The measure's primary author, Senate Banking Committee Chairman Mike Crapo, R-Idaho, expanded it with some new provisions late Wednesday. They include limits on regulators' ability to curb banks' commercial real estate lending but also affirm the Federal Reserve's authority to closely oversee U.S. operations of big foreign banks.

Another provision would offer protections for student loan borrowers, banning lenders from declaring a borrower in default based on the bankruptcy or death of a co-signer. Lenders would be allowed to use alternatives to the dominant FICO system for determining consumers' credit scores.

With an eye to the massive Equifax data breach last year — the largest in U.S. history — the banking bill would provide for free credit freezes for all consumers affected by data breaches. Currently most states allow the credit reporting companies to charge consumers a fee for freezing their credit.
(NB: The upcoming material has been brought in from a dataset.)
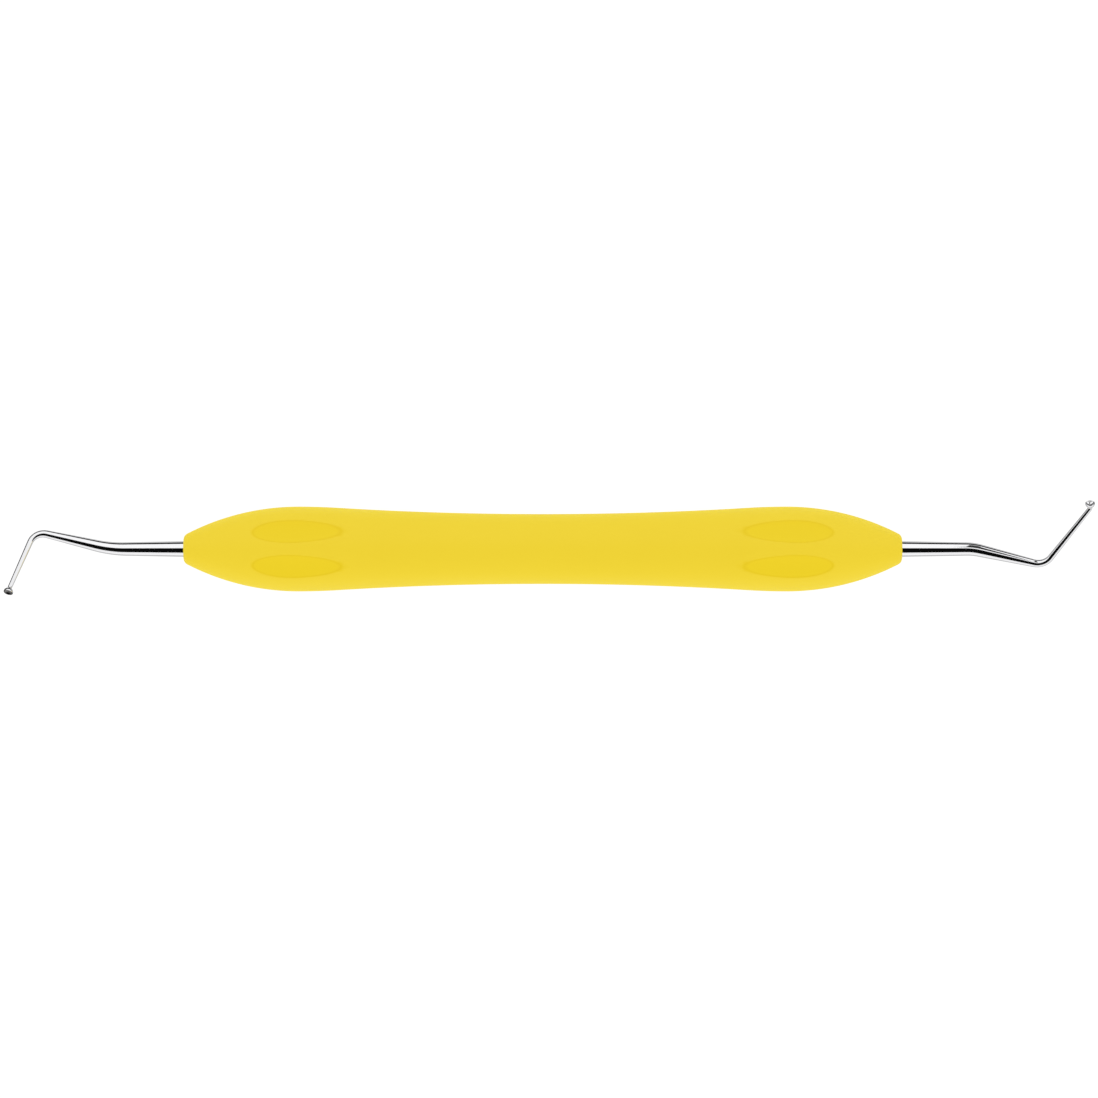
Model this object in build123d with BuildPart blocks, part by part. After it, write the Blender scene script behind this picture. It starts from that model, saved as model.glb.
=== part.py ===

With Democratic senators split over the legislation, more liberal Democrats continued to attack it. "This bill is about laying the groundwork for the next financial crisis," Sen. Elizabeth Warren, D-Mass., one of the fiercest critics of Wall Street, said on the Senate floor. "Jobs will be lost, lives will be destroyed. The American people, not the banks, will once again bear the burden."

Several Democratic lawmakers facing tough re-election races this year, in states won by President Donald Trump in 2016, have broken ranks with Warren and Minority Leader Chuck Schumer, D-N.Y., to support the legislation.

The bill's proponents insist it would bring a needed boost to beleaguered banks outside Wall Street that didn't engage in the reckless practices that fueled the financial crisis. They are intent on easing those rules for midsize and large regional banks, asserting that would boost lending and the economy.

Banks have long complained about the cost of complying with the many requirements of Dodd-Frank. Under the Senate bill, some of the nation's biggest banks would no longer have to undergo an annual stress test conducted by the Federal Reserve. The test assesses whether a bank has enough capital to survive an economic shock and continue lending. Dozens of banks would also be exempted from making plans called "living wills" that spell out how the bank will sell off assets or be liquidated in a way that won't create chaos in the financial system.

By contrast, the bill passed by the House last summer to roll back Dodd-Frank restraints didn't garner a single Democratic vote in support. It is more sweeping and wide-ranging than the Senate bill. The two versions would have to be reconciled for final legislation to be enacted.